As we speak right now the ANC government is proposing legislation to undermine all of the hard work and the rights that we have fought for as workers in South Africa. During apartheid, African workers had no right to organize, they were not allowed to join a union, it was illegal to unionize, and you could be severely punished for being involved in those types of activities. Now what we are finding is that they are trying to change the legislation, but its a type of oppression that is very clever. They are not oppressing you with the gun, what they have said is that from next year May, if you want to go on strike, in the middle of your strike if your strike is a very long and lengthy strike, the state has the right to approach the labor court, and stop your strike, if its having “an extremely negative impact on the economy”.

They have also proposed that we as trade unionists must ballot, and hold elections among ourselves where we allow our members to vote and say whether they want to have a strike or not. Usually in trade union culture when members want to go on strike its very simple. You have a mass meeting, workers en mass will agree with a show of hands, “Yes we all agree, we want to go on strike” or “No that’s it, we are done, its over,” but its a very sort of informal process but it is done very organically and its done in that style. Now they want us to have an election, where we must cast votes in a secret way to say yes we want to continue with the strike or no we don’t continue with the strike. By implementing a system like that you are actually in effect subverting the right to strike. The right to strike is now no longer an automatic right, it is now being hampered by bureaucracy. So they are using bureaucracy as a way to limit our right to strike.

“The right to strike is now no longer an automatic right, it is now being hampered by bureaucracy.”

How they have justified this is by Marikana. They blame the Marikana massacre on the workers, they believe that the violence that took place at that time was because the workers were violent. The workers were violent, therefore the police had to come out and shoot 34 unarmed striking workers. After Marikana, there was a platinum strike of over 6 weeks, it was one of the longest strikes ever recorded in post-apartheid South Africa. It almost destroyed the platinum industry in South Africa because workers were inspired by what they had seen in Marikana and they were also horrified by the mass murder, so they refused to back down on the demand for 12,000 rand. The demand for that wage of 12,000 rand was the catalyst and what sparked the Marikana strike. So you found that all of these miners in and around the platinum belt all started demanding the same thing, which caused a massive strike that lasted a long time, which the state couldn’t break.

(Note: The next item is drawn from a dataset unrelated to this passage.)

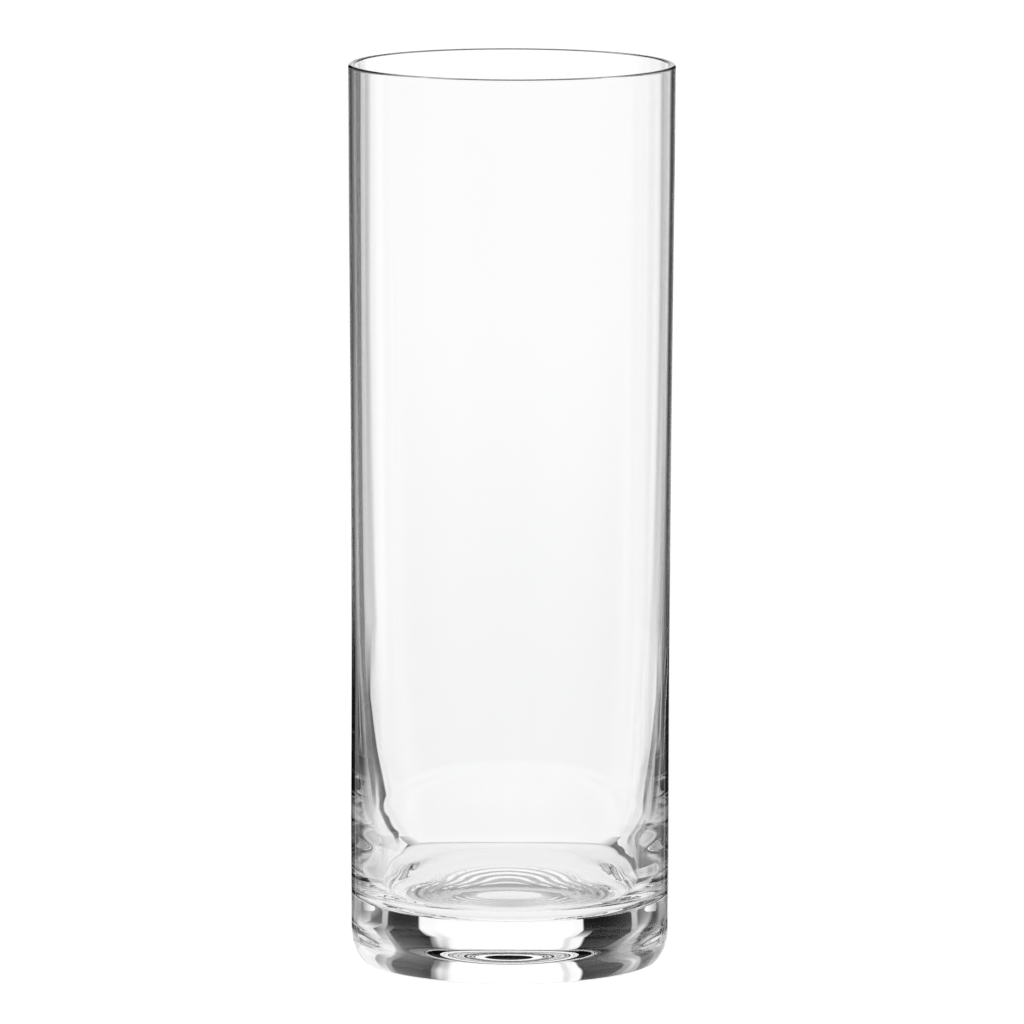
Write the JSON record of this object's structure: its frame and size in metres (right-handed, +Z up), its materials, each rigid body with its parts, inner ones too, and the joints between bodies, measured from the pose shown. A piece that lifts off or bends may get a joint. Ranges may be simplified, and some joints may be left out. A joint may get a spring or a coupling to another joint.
{
  "type": "tumbler",
  "caption": "Tall straight-sided clear glass tumbler with a thin rounded lip, a wall that thickens downwards and a heavy solid base.",
  "frame": {"origin": "centre of the footprint, on the plane the glass stands on", "axes": "+Z up along the axis of the glass, from the foot to the lip; X and Y are alike, because the glass is round"},
  "size_m": [0.06, 0.06, 0.166],
  "materials": {
    "clear_glass": "fire-polished, perfectly smooth, colourless and clear"
  },
  "bodies": {
    "root": {"glass_body": "clear_glass"}
  },
  "joints": []
}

Its for that reason that they have now come up with these laws, which they designed to try and limit our rights so that they can actually intervene and stop the strike when they feel like we are having too much of an impact. At NUMSA that means we are even more an enemy of the state than we were before, because as far as we are concerned this bill is an infringement on our fundamental and basic right to strike. The bill at the moment is still a bill and there are public consultations taking place so as NUMSA we have participated in the consultation, where we have rejected it, but we are also planning to take the issue to the Constitutional Court. We believe that it is a constitutional violation, that what our government is trying to achieve is actually going to remove our most basic rights, a right we did not have during apartheid and now it seems in this post-apartheid government, that right is going to be taken away by the very same “progressive” black government, because they are only interested in protecting the interests of capital and big business.

What is NUMSA’s perspective on how they see Pan African unity happening on the continent?

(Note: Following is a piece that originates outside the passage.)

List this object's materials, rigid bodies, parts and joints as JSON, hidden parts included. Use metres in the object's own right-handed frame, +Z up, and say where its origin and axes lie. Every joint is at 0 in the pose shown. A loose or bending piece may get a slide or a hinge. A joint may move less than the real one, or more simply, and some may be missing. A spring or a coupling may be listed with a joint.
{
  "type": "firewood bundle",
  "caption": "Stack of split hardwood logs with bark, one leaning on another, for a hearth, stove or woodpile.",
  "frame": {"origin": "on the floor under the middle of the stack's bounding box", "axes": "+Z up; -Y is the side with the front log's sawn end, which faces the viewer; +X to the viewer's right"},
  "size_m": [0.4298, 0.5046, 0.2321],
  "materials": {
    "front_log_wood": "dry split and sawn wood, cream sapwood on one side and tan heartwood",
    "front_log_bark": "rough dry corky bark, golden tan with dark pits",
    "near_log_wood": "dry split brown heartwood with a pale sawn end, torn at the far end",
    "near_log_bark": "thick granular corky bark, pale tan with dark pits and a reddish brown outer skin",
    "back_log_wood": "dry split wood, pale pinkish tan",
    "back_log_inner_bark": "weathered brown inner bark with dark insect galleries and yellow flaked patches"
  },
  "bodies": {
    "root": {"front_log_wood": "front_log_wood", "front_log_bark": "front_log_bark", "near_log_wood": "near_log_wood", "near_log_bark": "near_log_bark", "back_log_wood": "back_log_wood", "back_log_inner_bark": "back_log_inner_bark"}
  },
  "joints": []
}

For us, solidarity — whether it’s Pan African or international — is critical. We were part of the liberation movement in the days of apartheid and it was international solidarity that played a major role in destroying the apartheid government. As Marxists and as Leninists we believe in international solidarity and we believe that we have a role to play on the continent.

That is why we have been actively supporting our Zambian comrades with the struggles that they are facing against the Lungu regime, particularly because as South Africans we were hosted by the Zambian government under apartheid and now that we see them, when we see them suffering we feel that it is our responsibility to highlight the crisis. In fact we were the first in South Africa to raise the alarm about what was going on in Zambia, because the Zambian government and the South African government are very cozy, they are very good friends. The mainstream media in South Africa is asleep when it comes to these issues. They are not very connected to what is going on in the continent, they are very focused on what is goes on in South Africa, they are very insular. When ordinary Zambians started complaining about rights abuses, a lot of people weren’t even hearing them and it was only really when NUMSA started to make a lot of noise on behalf of Zambian people that South Africans started to be aware of the oppression that was taking place through the Lungu government.

“As Marxists and as Leninists we believe in international solidarity and we believe that we have a role to play on the continent.”

We are also creating relationships with other African countries and we are doing that through the Pan African Today. Earlier in the year we hosted the Pan African Socialist Conference in Tunisia, and even my presence here in Brazil as a representative of NUMSA is part of that process. We believe that it is very important that we must build these relationships because we can see the attack against the working class, ultimately we are all fighting the same battles. We are fighting former liberation governments who because of the fact that they believe that they freed us from colonialism they can do as they please. Anywhere on the continent you have your Mugabes of Zimbabwe for example, Mugabe felt he had the right to be a dictator for 30 years because he “liberated” the people of Zimbabwe from colonialists, and we are all suffering from that. When you look at what happens in that transition, what kind of government takes place after that so called liberation takes place, its oppression through a different form, its oppression through capitalism and pursuing a neoliberal agenda.

In South Africa, that oppression has resulted in an unemployment rate of 35% and growing, where poverty levels are at 55% and growing, 55% of the entire population is living below the poverty line. Where three white men own the entire wealth of the South African economy, so we realized that it is not enough for you to fight a battle against racism, ultimately the demon here is not racism, it’s a system, a capitalist system which perpetuates inequality. So that’s why its very important for us to speak about solidarity and creating a media platform where we can have and express our ideology as members of the working class because we know that it is the socialist ideology which is truly the solution to the world’s ills. We are hoping that the rest of the continent can also come to this realization, and this is the message that we are trying to spread all over the continent and all over the world as well.